If I could go back in time, to before Emily started showing symptoms, I’d tell myself: do it now. But we can’t change the past, only the future. We can ask ourselves; what’s one thing I will certainly regret not doing now, if things don’t work out as I expect?
Maybe you need more money in your savings account. The economy is humming along, the job market is tight, the stock market is at all-time highs. All these things can lull us into complacency. Do it now. Build up a safety cushion, even if it means reducing or even completely stopping what you are saving to retirement for a period of time. (Be mindful of any employer match, of course.)

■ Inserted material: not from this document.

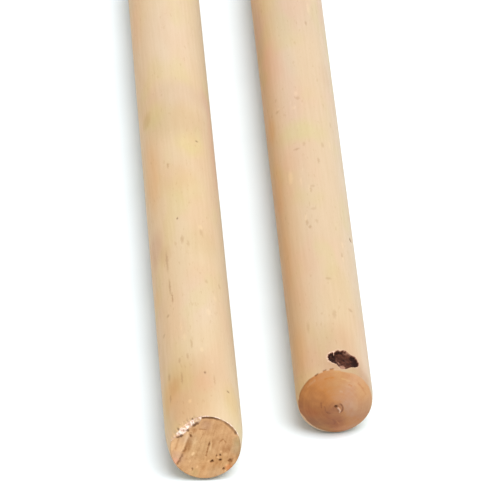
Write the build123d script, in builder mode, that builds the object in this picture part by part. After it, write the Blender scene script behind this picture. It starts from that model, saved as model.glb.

Maybe you’ve been putting off completing your will, power of attorney, and health care proxy. Do it now, especially if you have kids. You must put in writing, in a legal document that is witnessed and notarized, who will care for your children if you’re gone. Don’t leave that up to the courts. Do. It. Now.
Maybe there’s a vacation you’ve been wanting to go on. One of those bucket-list-kind-of-trips. You’ve thought and thought but it’s never felt like the right time. If you can pay in cash and still have adequate reserves, do it now! I promise, you will never regret using your money for something like this.
I understand why many of these things take a backseat. Work can be stressful, family/relationships can be draining, our kids can be driving us mad, stuff around the house needs fixing. Shoot, as I type there’s a brigade of ants coming into my kitchen through a light switch and it’s darn near all I can think about!
Yet, these things are important, and we can either take action from a position of choice or a position of need. It’s too late to build your emergency fund when your job is on the line and it’s too late to pick guardians for your kids when, you know, it’s too late. Do it now. Do it on your terms.
Back to Emily’s health. Thankfully, the last 12 months have brought about some positive developments, and while there’s still a lot to be done and more to learn, the good news is that we have a firm diagnosis of Postural Orthostatic Tachycardia Syndrome, or POTS, for short. (If you are interested, you can learn more about it by watching this video.) Even better, they’ve removed all diagnoses associated with an auto-immune illness and, thanks to the new diagnosis, this was our last planned trip to Baltimore as there is POTS expert right in our backyard at Duke University Medical Center.
Obviously, I can’t go back in time and get that life insurance on Emily before she started feeling ill. But I won’t forget the lesson it taught me: Do it now.